- **Requirements**:
What follows is a listing; restate every line of it word for word.

- **Data section**:
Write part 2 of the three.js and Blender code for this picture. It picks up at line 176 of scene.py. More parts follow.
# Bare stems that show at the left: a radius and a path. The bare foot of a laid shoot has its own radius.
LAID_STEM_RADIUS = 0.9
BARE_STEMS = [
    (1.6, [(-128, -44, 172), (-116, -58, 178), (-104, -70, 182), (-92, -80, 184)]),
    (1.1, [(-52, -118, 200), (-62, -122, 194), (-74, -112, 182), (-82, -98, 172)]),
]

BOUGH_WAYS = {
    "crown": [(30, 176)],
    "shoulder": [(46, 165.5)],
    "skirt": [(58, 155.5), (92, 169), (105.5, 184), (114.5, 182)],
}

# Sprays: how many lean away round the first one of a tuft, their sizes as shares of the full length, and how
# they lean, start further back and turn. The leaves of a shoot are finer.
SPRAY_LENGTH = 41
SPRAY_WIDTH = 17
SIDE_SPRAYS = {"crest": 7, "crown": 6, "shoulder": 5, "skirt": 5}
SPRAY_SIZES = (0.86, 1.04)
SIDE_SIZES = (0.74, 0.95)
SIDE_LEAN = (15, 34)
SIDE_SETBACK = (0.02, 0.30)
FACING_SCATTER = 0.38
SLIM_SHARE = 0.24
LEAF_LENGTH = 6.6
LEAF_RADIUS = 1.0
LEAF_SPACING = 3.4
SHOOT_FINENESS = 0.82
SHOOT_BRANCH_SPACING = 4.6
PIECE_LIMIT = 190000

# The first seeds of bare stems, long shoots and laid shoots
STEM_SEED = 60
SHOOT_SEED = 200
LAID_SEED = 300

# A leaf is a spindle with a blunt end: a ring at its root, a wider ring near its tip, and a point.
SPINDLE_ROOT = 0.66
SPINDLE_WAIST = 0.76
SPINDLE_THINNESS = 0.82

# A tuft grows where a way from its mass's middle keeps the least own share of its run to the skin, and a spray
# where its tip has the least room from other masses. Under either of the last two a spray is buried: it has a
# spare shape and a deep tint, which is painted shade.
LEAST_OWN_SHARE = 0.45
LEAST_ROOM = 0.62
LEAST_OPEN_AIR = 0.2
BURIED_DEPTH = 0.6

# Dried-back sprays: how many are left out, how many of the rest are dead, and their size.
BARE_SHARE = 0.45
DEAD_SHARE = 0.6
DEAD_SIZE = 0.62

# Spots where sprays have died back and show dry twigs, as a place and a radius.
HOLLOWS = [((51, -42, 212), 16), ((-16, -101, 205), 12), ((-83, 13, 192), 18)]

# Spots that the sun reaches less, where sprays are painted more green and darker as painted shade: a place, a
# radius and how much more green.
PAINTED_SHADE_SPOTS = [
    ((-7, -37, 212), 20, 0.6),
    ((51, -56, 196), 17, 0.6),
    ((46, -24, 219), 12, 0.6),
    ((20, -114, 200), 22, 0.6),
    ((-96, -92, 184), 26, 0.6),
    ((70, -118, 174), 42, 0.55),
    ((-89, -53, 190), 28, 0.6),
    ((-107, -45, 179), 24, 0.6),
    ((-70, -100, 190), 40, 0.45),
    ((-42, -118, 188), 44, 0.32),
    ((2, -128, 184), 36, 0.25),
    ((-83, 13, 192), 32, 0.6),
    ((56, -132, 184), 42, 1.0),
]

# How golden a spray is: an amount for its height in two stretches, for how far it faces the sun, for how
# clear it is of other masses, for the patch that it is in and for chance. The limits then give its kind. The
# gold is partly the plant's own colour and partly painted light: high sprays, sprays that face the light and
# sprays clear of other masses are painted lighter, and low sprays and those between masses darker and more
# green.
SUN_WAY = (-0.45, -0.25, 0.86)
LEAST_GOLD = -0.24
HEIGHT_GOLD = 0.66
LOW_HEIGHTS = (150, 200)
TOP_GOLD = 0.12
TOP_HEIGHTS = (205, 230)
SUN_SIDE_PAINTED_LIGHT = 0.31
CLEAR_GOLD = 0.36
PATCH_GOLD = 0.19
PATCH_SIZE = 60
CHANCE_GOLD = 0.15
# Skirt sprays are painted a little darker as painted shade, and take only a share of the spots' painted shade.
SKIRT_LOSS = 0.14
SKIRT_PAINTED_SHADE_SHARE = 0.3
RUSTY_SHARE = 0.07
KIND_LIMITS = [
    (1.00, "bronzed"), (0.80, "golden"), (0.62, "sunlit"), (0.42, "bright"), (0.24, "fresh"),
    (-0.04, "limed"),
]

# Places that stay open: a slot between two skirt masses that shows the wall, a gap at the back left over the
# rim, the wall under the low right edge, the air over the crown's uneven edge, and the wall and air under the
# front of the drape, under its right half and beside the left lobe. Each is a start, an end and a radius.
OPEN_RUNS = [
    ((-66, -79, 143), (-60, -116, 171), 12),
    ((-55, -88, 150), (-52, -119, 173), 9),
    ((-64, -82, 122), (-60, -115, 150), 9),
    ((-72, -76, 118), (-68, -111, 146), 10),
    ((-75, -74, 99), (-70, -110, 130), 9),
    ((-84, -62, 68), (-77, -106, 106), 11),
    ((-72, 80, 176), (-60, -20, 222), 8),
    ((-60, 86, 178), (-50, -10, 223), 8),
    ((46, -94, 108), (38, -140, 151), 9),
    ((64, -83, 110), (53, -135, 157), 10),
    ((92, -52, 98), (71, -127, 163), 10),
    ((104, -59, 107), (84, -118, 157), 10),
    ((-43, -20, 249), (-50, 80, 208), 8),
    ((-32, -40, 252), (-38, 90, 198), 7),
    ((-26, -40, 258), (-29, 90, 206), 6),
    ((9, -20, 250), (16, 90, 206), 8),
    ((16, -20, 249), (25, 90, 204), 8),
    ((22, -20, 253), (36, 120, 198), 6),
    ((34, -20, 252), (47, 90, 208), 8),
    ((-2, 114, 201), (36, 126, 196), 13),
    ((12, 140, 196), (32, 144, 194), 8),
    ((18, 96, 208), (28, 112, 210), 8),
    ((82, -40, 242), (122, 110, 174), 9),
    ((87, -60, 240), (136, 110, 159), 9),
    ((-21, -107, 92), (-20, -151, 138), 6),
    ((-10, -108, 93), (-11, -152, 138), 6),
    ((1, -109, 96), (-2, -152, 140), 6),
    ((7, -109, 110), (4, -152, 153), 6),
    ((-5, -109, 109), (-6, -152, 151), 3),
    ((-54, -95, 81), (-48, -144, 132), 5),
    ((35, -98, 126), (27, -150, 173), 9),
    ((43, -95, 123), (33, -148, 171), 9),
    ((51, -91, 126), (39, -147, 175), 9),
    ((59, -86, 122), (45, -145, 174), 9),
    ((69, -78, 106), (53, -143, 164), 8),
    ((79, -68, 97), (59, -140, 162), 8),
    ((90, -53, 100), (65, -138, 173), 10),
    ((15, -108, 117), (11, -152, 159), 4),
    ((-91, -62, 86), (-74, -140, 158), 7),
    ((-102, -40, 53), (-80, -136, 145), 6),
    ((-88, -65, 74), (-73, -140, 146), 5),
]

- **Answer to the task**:
Write part 2 of the three.js and Blender code for this picture. It picks up at line 176 of scene.py. More parts follow.
# Bare stems that show at the left: a radius and a path. The bare foot of a laid shoot has its own radius.
LAID_STEM_RADIUS = 0.9
BARE_STEMS = [
    (1.6, [(-128, -44, 172), (-116, -58, 178), (-104, -70, 182), (-92, -80, 184)]),
    (1.1, [(-52, -118, 200), (-62, -122, 194), (-74, -112, 182), (-82, -98, 172)]),
]

BOUGH_WAYS = {
    "crown": [(30, 176)],
    "shoulder": [(46, 165.5)],
    "skirt": [(58, 155.5), (92, 169), (105.5, 184), (114.5, 182)],
}

# Sprays: how many lean away round the first one of a tuft, their sizes as shares of the full length, and how
# they lean, start further back and turn. The leaves of a shoot are finer.
SPRAY_LENGTH = 41
SPRAY_WIDTH = 17
SIDE_SPRAYS = {"crest": 7, "crown": 6, "shoulder": 5, "skirt": 5}
SPRAY_SIZES = (0.86, 1.04)
SIDE_SIZES = (0.74, 0.95)
SIDE_LEAN = (15, 34)
SIDE_SETBACK = (0.02, 0.30)
FACING_SCATTER = 0.38
SLIM_SHARE = 0.24
LEAF_LENGTH = 6.6
LEAF_RADIUS = 1.0
LEAF_SPACING = 3.4
SHOOT_FINENESS = 0.82
SHOOT_BRANCH_SPACING = 4.6
PIECE_LIMIT = 190000

# The first seeds of bare stems, long shoots and laid shoots
STEM_SEED = 60
SHOOT_SEED = 200
LAID_SEED = 300

# A leaf is a spindle with a blunt end: a ring at its root, a wider ring near its tip, and a point.
SPINDLE_ROOT = 0.66
SPINDLE_WAIST = 0.76
SPINDLE_THINNESS = 0.82

# A tuft grows where a way from its mass's middle keeps the least own share of its run to the skin, and a spray
# where its tip has the least room from other masses. Under either of the last two a spray is buried: it has a
# spare shape and a deep tint, which is painted shade.
LEAST_OWN_SHARE = 0.45
LEAST_ROOM = 0.62
LEAST_OPEN_AIR = 0.2
BURIED_DEPTH = 0.6

# Dried-back sprays: how many are left out, how many of the rest are dead, and their size.
BARE_SHARE = 0.45
DEAD_SHARE = 0.6
DEAD_SIZE = 0.62

# Spots where sprays have died back and show dry twigs, as a place and a radius.
HOLLOWS = [((51, -42, 212), 16), ((-16, -101, 205), 12), ((-83, 13, 192), 18)]

# Spots that the sun reaches less, where sprays are painted more green and darker as painted shade: a place, a
# radius and how much more green.
PAINTED_SHADE_SPOTS = [
    ((-7, -37, 212), 20, 0.6),
    ((51, -56, 196), 17, 0.6),
    ((46, -24, 219), 12, 0.6),
    ((20, -114, 200), 22, 0.6),
    ((-96, -92, 184), 26, 0.6),
    ((70, -118, 174), 42, 0.55),
    ((-89, -53, 190), 28, 0.6),
    ((-107, -45, 179), 24, 0.6),
    ((-70, -100, 190), 40, 0.45),
    ((-42, -118, 188), 44, 0.32),
    ((2, -128, 184), 36, 0.25),
    ((-83, 13, 192), 32, 0.6),
    ((56, -132, 184), 42, 1.0),
]

# How golden a spray is: an amount for its height in two stretches, for how far it faces the sun, for how
# clear it is of other masses, for the patch that it is in and for chance. The limits then give its kind. The
# gold is partly the plant's own colour and partly painted light: high sprays, sprays that face the light and
# sprays clear of other masses are painted lighter, and low sprays and those between masses darker and more
# green.
SUN_WAY = (-0.45, -0.25, 0.86)
LEAST_GOLD = -0.24
HEIGHT_GOLD = 0.66
LOW_HEIGHTS = (150, 200)
TOP_GOLD = 0.12
TOP_HEIGHTS = (205, 230)
SUN_SIDE_PAINTED_LIGHT = 0.31
CLEAR_GOLD = 0.36
PATCH_GOLD = 0.19
PATCH_SIZE = 60
CHANCE_GOLD = 0.15
# Skirt sprays are painted a little darker as painted shade, and take only a share of the spots' painted shade.
SKIRT_LOSS = 0.14
SKIRT_PAINTED_SHADE_SHARE = 0.3
RUSTY_SHARE = 0.07
KIND_LIMITS = [
    (1.00, "bronzed"), (0.80, "golden"), (0.62, "sunlit"), (0.42, "bright"), (0.24, "fresh"),
    (-0.04, "limed"),
]

# Places that stay open: a slot between two skirt masses that shows the wall, a gap at the back left over the
# rim, the wall under the low right edge, the air over the crown's uneven edge, and the wall and air under the
# front of the drape, under its right half and beside the left lobe. Each is a start, an end and a radius.
OPEN_RUNS = [
    ((-66, -79, 143), (-60, -116, 171), 12),
    ((-55, -88, 150), (-52, -119, 173), 9),
    ((-64, -82, 122), (-60, -115, 150), 9),
    ((-72, -76, 118), (-68, -111, 146), 10),
    ((-75, -74, 99), (-70, -110, 130), 9),
    ((-84, -62, 68), (-77, -106, 106), 11),
    ((-72, 80, 176), (-60, -20, 222), 8),
    ((-60, 86, 178), (-50, -10, 223), 8),
    ((46, -94, 108), (38, -140, 151), 9),
    ((64, -83, 110), (53, -135, 157), 10),
    ((92, -52, 98), (71, -127, 163), 10),
    ((104, -59, 107), (84, -118, 157), 10),
    ((-43, -20, 249), (-50, 80, 208), 8),
    ((-32, -40, 252), (-38, 90, 198), 7),
    ((-26, -40, 258), (-29, 90, 206), 6),
    ((9, -20, 250), (16, 90, 206), 8),
    ((16, -20, 249), (25, 90, 204), 8),
    ((22, -20, 253), (36, 120, 198), 6),
    ((34, -20, 252), (47, 90, 208), 8),
    ((-2, 114, 201), (36, 126, 196), 13),
    ((12, 140, 196), (32, 144, 194), 8),
    ((18, 96, 208), (28, 112, 210), 8),
    ((82, -40, 242), (122, 110, 174), 9),
    ((87, -60, 240), (136, 110, 159), 9),
    ((-21, -107, 92), (-20, -151, 138), 6),
    ((-10, -108, 93), (-11, -152, 138), 6),
    ((1, -109, 96), (-2, -152, 140), 6),
    ((7, -109, 110), (4, -152, 153), 6),
    ((-5, -109, 109), (-6, -152, 151), 3),
    ((-54, -95, 81), (-48, -144, 132), 5),
    ((35, -98, 126), (27, -150, 173), 9),
    ((43, -95, 123), (33, -148, 171), 9),
    ((51, -91, 126), (39, -147, 175), 9),
    ((59, -86, 122), (45, -145, 174), 9),
    ((69, -78, 106), (53, -143, 164), 8),
    ((79, -68, 97), (59, -140, 162), 8),
    ((90, -53, 100), (65, -138, 173), 10),
    ((15, -108, 117), (11, -152, 159), 4),
    ((-91, -62, 86), (-74, -140, 158), 7),
    ((-102, -40, 53), (-80, -136, 145), 6),
    ((-88, -65, 74), (-73, -140, 146), 5),
]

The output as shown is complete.